Ryan Roberson, 38, works in the final assembly division at Boeing. He brought two of his six children to the picket line with him on Wednesday.
As an employee at Boeing for less than a year, the plan that the union rejected would not have had any impact on his wages. Increases would have only gone to those working for more than a year.
He says he plans to keep striking until workers at “that entry level can have a liveable wage”.
The International Association of Machinists and Aerospace Workers union, which represents the strikers, has issued debit cards to members.
After the strike goes into its third week, workers will receive $250 each week, which will be deposited on to the card.
That $250 “will buy a lot of Top Ramen”, says Roberson, referring to the ultra-cheap instant noodles.
Marc Cisneros, 29, says he is striking “because for the amount of work I do and the quality that I produce, it seems unfair that I’m unable to afford my rent”.
He says Boeing is “putting me in essential poverty even though I’m working 40, 50, 60 hours per week”.
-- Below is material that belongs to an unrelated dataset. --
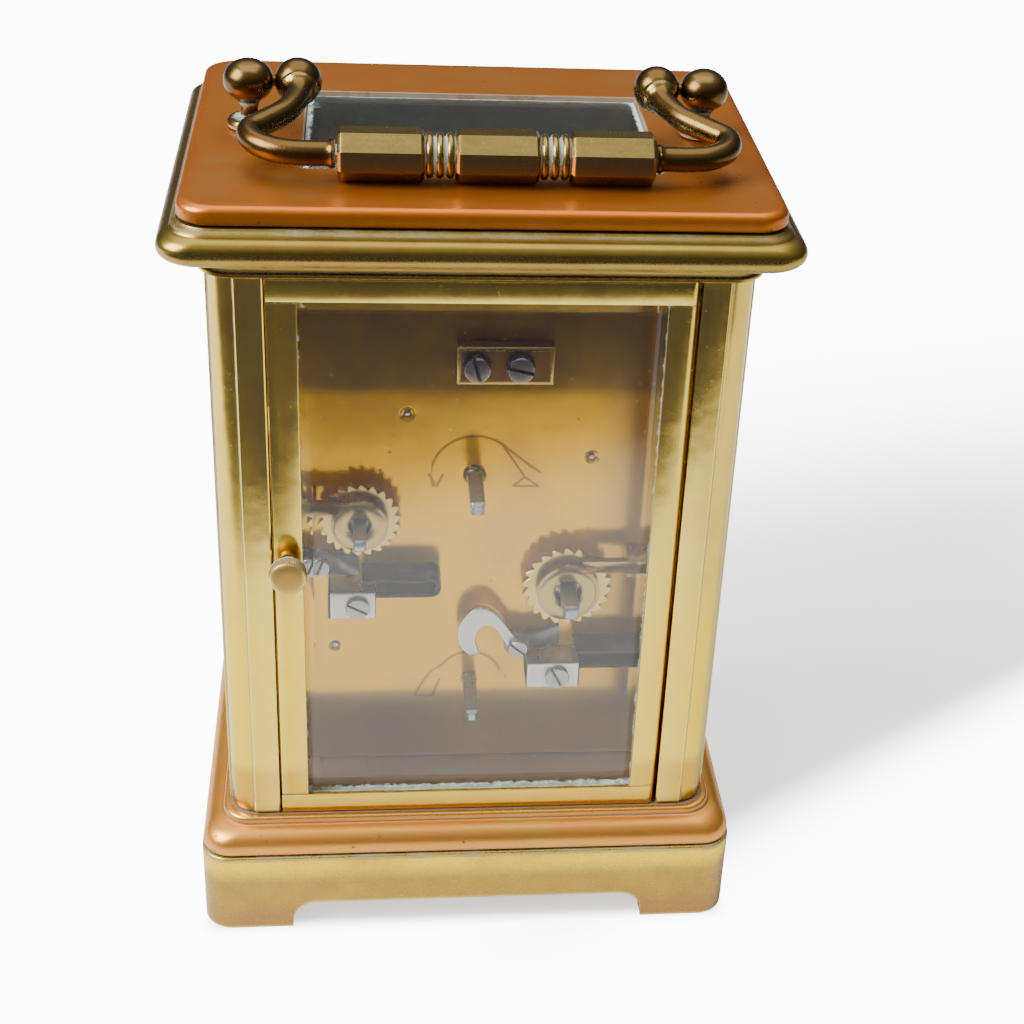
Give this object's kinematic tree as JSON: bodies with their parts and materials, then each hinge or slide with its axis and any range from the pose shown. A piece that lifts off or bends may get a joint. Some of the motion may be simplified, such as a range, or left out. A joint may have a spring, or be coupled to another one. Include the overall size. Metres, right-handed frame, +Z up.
{
  "type": "travel alarm clock",
  "caption": "Glazed brass travel alarm clock with bevelled panes, folding top handle, rear winding door, enamel dial with an alarm circle and a visible movement.",
  "frame": {"origin": "centre of the footprint, on the plane that the four bracket feet stand on", "axes": "+Z up, the dial faces -Y and the rear winding door faces +Y, +X is to the right when the dial is read"},
  "size_m": [0.0956, 0.0734, 0.1468],
  "materials": {
    "case_brass": "aged polished brass with darker patches",
    "lacquered_brass": "orange-brown lacquered brass, brighter on the arrises",
    "handle_brass": "olive-brown brass, rubbed bright on the edges",
    "movement_brass": "polished brass with small spots",
    "steel": "grey steel with a dull polish",
    "blued_steel": "heat blued",
    "bell_metal": "silvered, slightly dull",
    "enamel": "white fired enamel with black figures",
    "glass": "bevelled clear glass with dust along its edges"
  },
  "bodies": {
    "case": {"base_plinth": "case_brass", "base_moulding": "lacquered_brass", "column_rear_left": "case_brass", "column_rear_right": "case_brass", "column_front_left": "case_brass", "column_front_right": "case_brass", "cornice": "case_brass", "top_plate": "lacquered_brass", "top_glass": "glass", "front_glass": "glass", "left_glass": "glass", "right_glass": "glass", "hinge_pin_upper": "steel", "hinge_pin_lower": "steel", "handle_post_left": "handle_brass", "handle_post_right": "handle_brass", "back_plate": "movement_brass", "front_plate": "movement_brass", "pillar_lower_left": "movement_brass", "pillar_lower_right": "movement_brass", "pillar_upper_left": "movement_brass", "pillar_upper_right": "movement_brass", "platform": "bell_metal", "balance_cock": "bell_metal", "contrate_end_block": "movement_brass", "block_screw_left": "steel", "block_screw_right": "steel", "going_ratchet_cock": "movement_brass", "alarm_ratchet_cock": "movement_brass", "going_click_spring": "steel", "alarm_click_spring": "steel", "going_click_screw": "steel", "alarm_click_screw": "steel", "dial": "enamel", "bell": "bell_metal"},
    "rear_door": {"door_frame": "case_brass", "door_glass": "glass", "door_knob": "case_brass"},
    "handle": {"handle_grip": "handle_brass", "handle_arm_left": "handle_brass", "handle_arm_right": "handle_brass"},
    "going_barrel": {"going_barrel": "movement_brass"},
    "going_winding_arbor": {"going_winding_arbor": "steel"},
    "going_click": {"going_click": "steel"},
    "second_wheel": {"second_wheel": "movement_brass"},
    "centre_wheel": {"centre_wheel": "movement_brass", "minute_hand": "blued_steel"},
    "hour_hand": {"hour_hand": "movement_brass"},
    "minute_wheel": {"minute_wheel": "movement_brass"},
    "third_wheel": {"third_wheel": "movement_brass"},
    "contrate_wheel": {"contrate_wheel": "movement_brass"},
    "escape_wheel": {"escape_wheel": "movement_brass"},
    "pallet_lever": {"pallet_lever": "steel"},
    "balance": {"balance_wheel": "movement_brass"},
    "alarm_barrel": {"alarm_barrel": "movement_brass"},
    "alarm_winding_arbor": {"alarm_winding_arbor": "steel"},
    "alarm_click": {"alarm_click": "steel"},
    "alarm_escape_wheel": {"alarm_escape_wheel": "movement_brass"},
    "alarm_hammer": {"alarm_hammer": "steel"},
    "alarm_set_arbor": {"alarm_set_arbor": "steel"}
  },
  "joints": [
    {"name": "door_swing", "type": "hinge", "parent": "case", "child": "rear_door", "pos_m": [-0.0312, 0.0293, 0.022], "axis": [0, 0, 1], "range_deg": [0, 100]},
    {"name": "handle_swing", "type": "hinge", "parent": "case", "child": "handle", "pos_m": [0, 0, 0.1431], "axis": [1, 0, 0], "range_deg": [0, 197]},
    {"name": "going_barrel_turn", "type": "hinge", "parent": "case", "child": "going_barrel", "pos_m": [-0.0162, 0, 0.0611], "axis": [0, 1, 0], "continuous": true},
    {"name": "second_wheel_turn", "type": "hinge", "parent": "case", "child": "second_wheel", "pos_m": [-0.0195, 0, 0.0848], "axis": [0, 1, 0], "continuous": true},
    {"name": "centre_wheel_turn", "type": "hinge", "parent": "case", "child": "centre_wheel", "pos_m": [0, 0, 0.0815], "axis": [0, 1, 0], "continuous": true},
    {"name": "hour_hand_turn", "type": "hinge", "parent": "case", "child": "hour_hand", "pos_m": [0, 0, 0.0815], "axis": [0, 1, 0], "continuous": true},
    {"name": "minute_wheel_turn", "type": "hinge", "parent": "case", "child": "minute_wheel", "pos_m": [-0.00594, 0, 0.07556], "axis": [0, 1, 0], "continuous": true},
    {"name": "third_wheel_turn", "type": "hinge", "parent": "case", "child": "third_wheel", "pos_m": [0.0112, 0, 0.0929], "axis": [0, 1, 0], "continuous": true},
    {"name": "contrate_wheel_turn", "type": "hinge", "parent": "case", "child": "contrate_wheel", "pos_m": [-0.0043, 0, 0.1015], "axis": [0, 1, 0], "continuous": true},
    {"name": "escape_wheel_turn", "type": "hinge", "parent": "case", "child": "escape_wheel", "pos_m": [-0.0043, 0.00119, 0.1153], "axis": [0, 0, 1], "continuous": true},
    {"name": "lever_swing", "type": "hinge", "parent": "case", "child": "pallet_lever", "pos_m": [0.0013, 0.00119, 0.1153], "axis": [0, 0, 1], "range_deg": [-8, 8]},
    {"name": "balance_swing", "type": "hinge", "parent": "case", "child": "balance", "pos_m": [0.0089, 0.00119, 0.1169], "axis": [0, 0, 1], "range_deg": [-135, 135], "stiffness_Nm_per_rad": 0.00001},
    {"name": "going_winding", "type": "hinge", "parent": "case", "child": "going_winding_arbor", "pos_m": [-0.0162, 0, 0.0611], "axis": [0, 1, 0], "continuous": true},
    {"name": "alarm_winding", "type": "hinge", "parent": "case", "child": "alarm_winding_arbor", "pos_m": [0.019, 0, 0.0746], "axis": [0, 1, 0], "continuous": true},
    {"name": "going_click_lift", "type": "hinge", "parent": "case", "child": "going_click", "pos_m": [-0.0081, 0, 0.0492], "axis": [0, -1, 0], "range_deg": [0, 6], "stiffness_Nm_per_rad": 0.002, "springref_deg": -2.86},
    {"name": "alarm_click_lift", "type": "hinge", "parent": "case", "child": "alarm_click", "pos_m": [0.0257, 0, 0.0663], "axis": [0, -1, 0], "range_deg": [0, 6], "stiffness_Nm_per_rad": 0.002, "springref_deg": -2.86},
    {"name": "alarm_barrel_turn", "type": "hinge", "parent": "case", "child": "alarm_barrel", "pos_m": [0.019, 0, 0.0746], "axis": [0, 1, 0], "continuous": true},
    {"name": "alarm_escape_turn", "type": "hinge", "parent": "case", "child": "alarm_escape_wheel", "pos_m": [0.0205, 0, 0.0614], "axis": [0, 1, 0], "continuous": true},
    {"name": "hammer_swing", "type": "hinge", "parent": "case", "child": "alarm_hammer", "pos_m": [0.0234, 0, 0.0471], "axis": [0, 1, 0], "range_deg": [0, 2.4], "stiffness_Nm_per_rad": 0.01, "springref_deg": -2.86},
    {"name": "alarm_setting", "type": "hinge", "parent": "case", "child": "alarm_set_arbor", "pos_m": [0, 0, 0.0398], "axis": [0, 1, 0], "continuous": true}
  ],
  "couplings": [
    {"joint": "second_wheel_turn", "follows": "centre_wheel_turn", "ratio": -0.25},
    {"joint": "going_barrel_turn", "follows": "centre_wheel_turn", "ratio": 0.083333},
    {"joint": "minute_wheel_turn", "follows": "centre_wheel_turn", "ratio": -0.33333},
    {"joint": "hour_hand_turn", "follows": "centre_wheel_turn", "ratio": 0.083333},
    {"joint": "third_wheel_turn", "follows": "centre_wheel_turn", "ratio": -8},
    {"joint": "contrate_wheel_turn", "follows": "centre_wheel_turn", "ratio": 30},
    {"joint": "escape_wheel_turn", "follows": "centre_wheel_turn", "ratio": 210},
    {"joint": "alarm_escape_turn", "follows": "alarm_barrel_turn", "ratio": -6}
  ]
}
Cisneros has worked at Boeing for four years. His girlfriend works there as well. His mother also worked there, “making a decent amount of money” which supported him and his sibling.
He says he’s proud to work at Boeing and is disappointed by his lack of compensation from a company he hopes to work for until he retires.
“I mean this is dangerous. It’s big hunks of metal flying through the sky,” he says.
“You gotta take pride in the quality [and] in everything that you do here. Our names are on every single thing that we produce.”